_Stated problem_
Reproduce the listing below without any change.

_Source material_

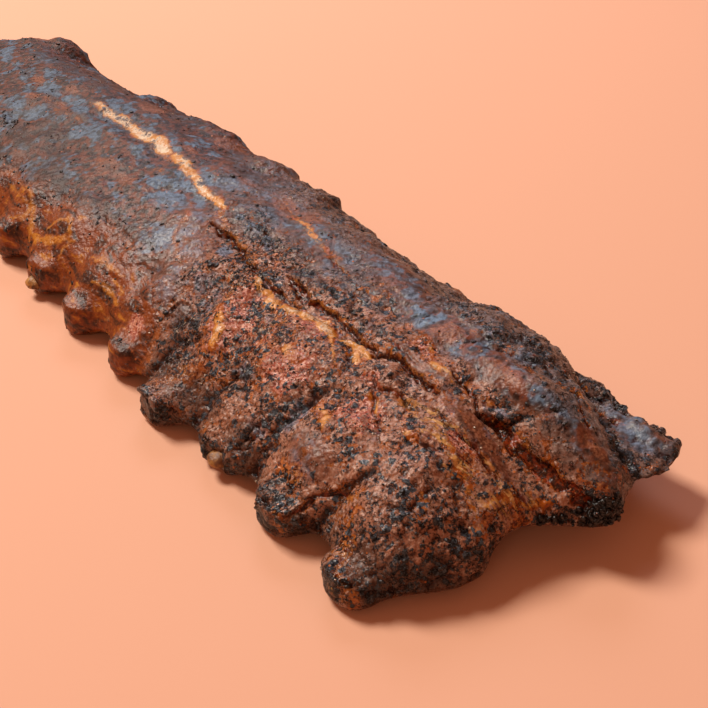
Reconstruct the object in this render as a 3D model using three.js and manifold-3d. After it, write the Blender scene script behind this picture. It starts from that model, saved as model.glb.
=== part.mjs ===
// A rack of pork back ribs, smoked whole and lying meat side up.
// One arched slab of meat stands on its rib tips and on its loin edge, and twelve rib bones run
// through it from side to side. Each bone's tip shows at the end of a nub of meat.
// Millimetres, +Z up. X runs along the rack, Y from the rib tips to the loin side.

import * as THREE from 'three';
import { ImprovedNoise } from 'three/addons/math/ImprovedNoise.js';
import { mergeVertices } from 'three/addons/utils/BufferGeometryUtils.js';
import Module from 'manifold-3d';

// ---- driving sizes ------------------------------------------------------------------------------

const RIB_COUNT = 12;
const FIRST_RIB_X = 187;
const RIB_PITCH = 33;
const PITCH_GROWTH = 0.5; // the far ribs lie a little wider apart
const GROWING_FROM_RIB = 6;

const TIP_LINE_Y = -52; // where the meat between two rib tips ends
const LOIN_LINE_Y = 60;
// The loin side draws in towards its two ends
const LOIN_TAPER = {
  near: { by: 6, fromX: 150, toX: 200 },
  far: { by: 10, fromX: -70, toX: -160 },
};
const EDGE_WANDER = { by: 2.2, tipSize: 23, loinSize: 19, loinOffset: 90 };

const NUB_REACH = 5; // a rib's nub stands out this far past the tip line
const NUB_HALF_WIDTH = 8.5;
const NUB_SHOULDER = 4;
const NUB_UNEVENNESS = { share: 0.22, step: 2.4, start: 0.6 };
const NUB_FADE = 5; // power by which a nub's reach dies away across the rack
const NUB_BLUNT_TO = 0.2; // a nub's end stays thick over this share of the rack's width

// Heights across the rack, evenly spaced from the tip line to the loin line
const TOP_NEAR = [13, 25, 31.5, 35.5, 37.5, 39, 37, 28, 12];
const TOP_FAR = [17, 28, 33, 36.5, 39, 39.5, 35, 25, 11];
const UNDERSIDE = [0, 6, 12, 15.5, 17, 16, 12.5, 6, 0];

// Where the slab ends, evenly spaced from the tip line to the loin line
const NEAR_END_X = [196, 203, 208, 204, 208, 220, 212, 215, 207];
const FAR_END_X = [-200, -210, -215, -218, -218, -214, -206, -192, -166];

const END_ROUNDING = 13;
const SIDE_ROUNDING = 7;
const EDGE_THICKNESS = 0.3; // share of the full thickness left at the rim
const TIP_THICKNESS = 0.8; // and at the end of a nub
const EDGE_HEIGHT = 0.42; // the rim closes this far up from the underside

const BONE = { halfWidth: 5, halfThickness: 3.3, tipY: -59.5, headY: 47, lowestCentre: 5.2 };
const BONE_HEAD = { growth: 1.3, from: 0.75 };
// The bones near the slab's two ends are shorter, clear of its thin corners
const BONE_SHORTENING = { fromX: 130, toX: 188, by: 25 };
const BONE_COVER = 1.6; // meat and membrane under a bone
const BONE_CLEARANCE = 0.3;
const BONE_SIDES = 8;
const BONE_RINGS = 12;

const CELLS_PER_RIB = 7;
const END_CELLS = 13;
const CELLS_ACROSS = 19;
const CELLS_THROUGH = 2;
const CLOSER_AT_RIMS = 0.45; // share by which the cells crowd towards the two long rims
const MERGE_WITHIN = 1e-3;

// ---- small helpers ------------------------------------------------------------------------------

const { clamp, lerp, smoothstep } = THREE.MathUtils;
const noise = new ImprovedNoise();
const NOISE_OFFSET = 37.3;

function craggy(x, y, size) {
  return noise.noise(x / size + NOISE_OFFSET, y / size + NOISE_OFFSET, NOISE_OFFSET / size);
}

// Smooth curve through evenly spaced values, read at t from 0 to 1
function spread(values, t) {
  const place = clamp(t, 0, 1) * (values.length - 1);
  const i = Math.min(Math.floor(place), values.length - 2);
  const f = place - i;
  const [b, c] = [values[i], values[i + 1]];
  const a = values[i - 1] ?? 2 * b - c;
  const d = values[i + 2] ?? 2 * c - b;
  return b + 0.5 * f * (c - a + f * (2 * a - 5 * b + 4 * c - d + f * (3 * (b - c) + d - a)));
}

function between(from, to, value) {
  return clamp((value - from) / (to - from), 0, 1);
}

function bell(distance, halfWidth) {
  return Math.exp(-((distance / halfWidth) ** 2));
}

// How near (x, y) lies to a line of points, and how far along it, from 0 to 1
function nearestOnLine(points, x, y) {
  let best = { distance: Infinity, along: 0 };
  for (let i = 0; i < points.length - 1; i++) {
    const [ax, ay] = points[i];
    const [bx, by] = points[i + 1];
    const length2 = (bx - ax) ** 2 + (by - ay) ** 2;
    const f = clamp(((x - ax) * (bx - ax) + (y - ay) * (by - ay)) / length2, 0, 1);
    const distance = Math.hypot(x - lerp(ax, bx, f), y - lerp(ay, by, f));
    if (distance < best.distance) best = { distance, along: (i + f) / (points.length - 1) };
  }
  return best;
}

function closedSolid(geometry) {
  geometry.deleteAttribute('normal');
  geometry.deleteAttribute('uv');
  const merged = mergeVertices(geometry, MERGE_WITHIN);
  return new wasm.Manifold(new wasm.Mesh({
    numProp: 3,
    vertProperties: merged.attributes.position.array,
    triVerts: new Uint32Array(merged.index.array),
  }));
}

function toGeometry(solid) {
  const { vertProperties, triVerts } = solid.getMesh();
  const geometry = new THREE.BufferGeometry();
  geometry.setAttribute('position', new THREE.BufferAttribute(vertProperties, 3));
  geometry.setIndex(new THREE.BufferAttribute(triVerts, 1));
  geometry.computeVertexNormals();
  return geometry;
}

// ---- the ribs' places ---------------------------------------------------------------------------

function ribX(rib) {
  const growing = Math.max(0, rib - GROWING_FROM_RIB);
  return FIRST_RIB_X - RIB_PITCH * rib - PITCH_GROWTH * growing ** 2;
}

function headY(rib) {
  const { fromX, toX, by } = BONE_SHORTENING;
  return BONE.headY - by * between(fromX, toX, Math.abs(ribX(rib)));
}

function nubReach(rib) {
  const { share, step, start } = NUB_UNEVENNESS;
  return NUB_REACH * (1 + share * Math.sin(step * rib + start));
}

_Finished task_
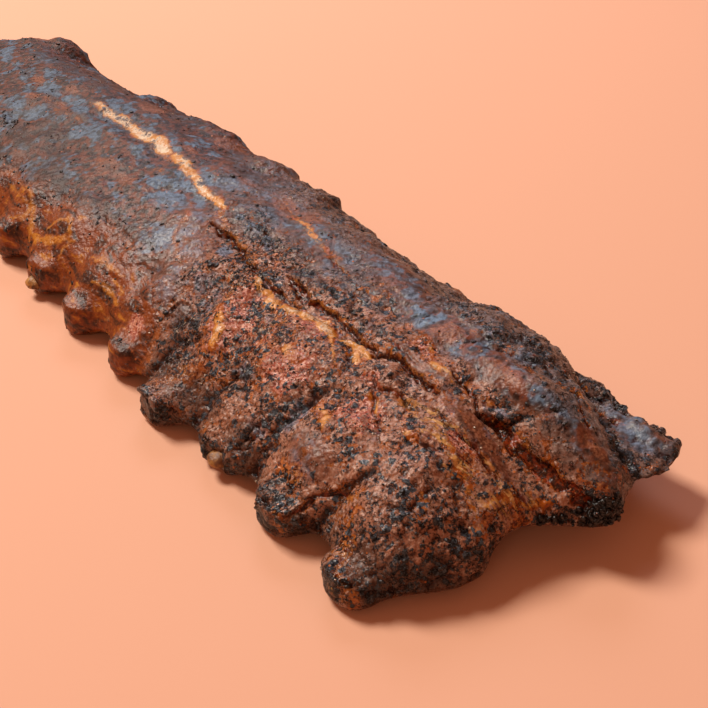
Reconstruct the object in this render as a 3D model using three.js and manifold-3d. After it, write the Blender scene script behind this picture. It starts from that model, saved as model.glb.
=== part.mjs ===
// A rack of pork back ribs, smoked whole and lying meat side up.
// One arched slab of meat stands on its rib tips and on its loin edge, and twelve rib bones run
// through it from side to side. Each bone's tip shows at the end of a nub of meat.
// Millimetres, +Z up. X runs along the rack, Y from the rib tips to the loin side.

import * as THREE from 'three';
import { ImprovedNoise } from 'three/addons/math/ImprovedNoise.js';
import { mergeVertices } from 'three/addons/utils/BufferGeometryUtils.js';
import Module from 'manifold-3d';

// ---- driving sizes ------------------------------------------------------------------------------

const RIB_COUNT = 12;
const FIRST_RIB_X = 187;
const RIB_PITCH = 33;
const PITCH_GROWTH = 0.5; // the far ribs lie a little wider apart
const GROWING_FROM_RIB = 6;

const TIP_LINE_Y = -52; // where the meat between two rib tips ends
const LOIN_LINE_Y = 60;
// The loin side draws in towards its two ends
const LOIN_TAPER = {
  near: { by: 6, fromX: 150, toX: 200 },
  far: { by: 10, fromX: -70, toX: -160 },
};
const EDGE_WANDER = { by: 2.2, tipSize: 23, loinSize: 19, loinOffset: 90 };

const NUB_REACH = 5; // a rib's nub stands out this far past the tip line
const NUB_HALF_WIDTH = 8.5;
const NUB_SHOULDER = 4;
const NUB_UNEVENNESS = { share: 0.22, step: 2.4, start: 0.6 };
const NUB_FADE = 5; // power by which a nub's reach dies away across the rack
const NUB_BLUNT_TO = 0.2; // a nub's end stays thick over this share of the rack's width

// Heights across the rack, evenly spaced from the tip line to the loin line
const TOP_NEAR = [13, 25, 31.5, 35.5, 37.5, 39, 37, 28, 12];
const TOP_FAR = [17, 28, 33, 36.5, 39, 39.5, 35, 25, 11];
const UNDERSIDE = [0, 6, 12, 15.5, 17, 16, 12.5, 6, 0];

// Where the slab ends, evenly spaced from the tip line to the loin line
const NEAR_END_X = [196, 203, 208, 204, 208, 220, 212, 215, 207];
const FAR_END_X = [-200, -210, -215, -218, -218, -214, -206, -192, -166];

const END_ROUNDING = 13;
const SIDE_ROUNDING = 7;
const EDGE_THICKNESS = 0.3; // share of the full thickness left at the rim
const TIP_THICKNESS = 0.8; // and at the end of a nub
const EDGE_HEIGHT = 0.42; // the rim closes this far up from the underside

const BONE = { halfWidth: 5, halfThickness: 3.3, tipY: -59.5, headY: 47, lowestCentre: 5.2 };
const BONE_HEAD = { growth: 1.3, from: 0.75 };
// The bones near the slab's two ends are shorter, clear of its thin corners
const BONE_SHORTENING = { fromX: 130, toX: 188, by: 25 };
const BONE_COVER = 1.6; // meat and membrane under a bone
const BONE_CLEARANCE = 0.3;
const BONE_SIDES = 8;
const BONE_RINGS = 12;

const CELLS_PER_RIB = 7;
const END_CELLS = 13;
const CELLS_ACROSS = 19;
const CELLS_THROUGH = 2;
const CLOSER_AT_RIMS = 0.45; // share by which the cells crowd towards the two long rims
const MERGE_WITHIN = 1e-3;

// ---- small helpers ------------------------------------------------------------------------------

const { clamp, lerp, smoothstep } = THREE.MathUtils;
const noise = new ImprovedNoise();
const NOISE_OFFSET = 37.3;

function craggy(x, y, size) {
  return noise.noise(x / size + NOISE_OFFSET, y / size + NOISE_OFFSET, NOISE_OFFSET / size);
}

// Smooth curve through evenly spaced values, read at t from 0 to 1
function spread(values, t) {
  const place = clamp(t, 0, 1) * (values.length - 1);
  const i = Math.min(Math.floor(place), values.length - 2);
  const f = place - i;
  const [b, c] = [values[i], values[i + 1]];
  const a = values[i - 1] ?? 2 * b - c;
  const d = values[i + 2] ?? 2 * c - b;
  return b + 0.5 * f * (c - a + f * (2 * a - 5 * b + 4 * c - d + f * (3 * (b - c) + d - a)));
}

function between(from, to, value) {
  return clamp((value - from) / (to - from), 0, 1);
}

function bell(distance, halfWidth) {
  return Math.exp(-((distance / halfWidth) ** 2));
}

// How near (x, y) lies to a line of points, and how far along it, from 0 to 1
function nearestOnLine(points, x, y) {
  let best = { distance: Infinity, along: 0 };
  for (let i = 0; i < points.length - 1; i++) {
    const [ax, ay] = points[i];
    const [bx, by] = points[i + 1];
    const length2 = (bx - ax) ** 2 + (by - ay) ** 2;
    const f = clamp(((x - ax) * (bx - ax) + (y - ay) * (by - ay)) / length2, 0, 1);
    const distance = Math.hypot(x - lerp(ax, bx, f), y - lerp(ay, by, f));
    if (distance < best.distance) best = { distance, along: (i + f) / (points.length - 1) };
  }
  return best;
}

function closedSolid(geometry) {
  geometry.deleteAttribute('normal');
  geometry.deleteAttribute('uv');
  const merged = mergeVertices(geometry, MERGE_WITHIN);
  return new wasm.Manifold(new wasm.Mesh({
    numProp: 3,
    vertProperties: merged.attributes.position.array,
    triVerts: new Uint32Array(merged.index.array),
  }));
}

function toGeometry(solid) {
  const { vertProperties, triVerts } = solid.getMesh();
  const geometry = new THREE.BufferGeometry();
  geometry.setAttribute('position', new THREE.BufferAttribute(vertProperties, 3));
  geometry.setIndex(new THREE.BufferAttribute(triVerts, 1));
  geometry.computeVertexNormals();
  return geometry;
}

// ---- the ribs' places ---------------------------------------------------------------------------

function ribX(rib) {
  const growing = Math.max(0, rib - GROWING_FROM_RIB);
  return FIRST_RIB_X - RIB_PITCH * rib - PITCH_GROWTH * growing ** 2;
}

function headY(rib) {
  const { fromX, toX, by } = BONE_SHORTENING;
  return BONE.headY - by * between(fromX, toX, Math.abs(ribX(rib)));
}

function nubReach(rib) {
  const { share, step, start } = NUB_UNEVENNESS;
  return NUB_REACH * (1 + share * Math.sin(step * rib + start));
}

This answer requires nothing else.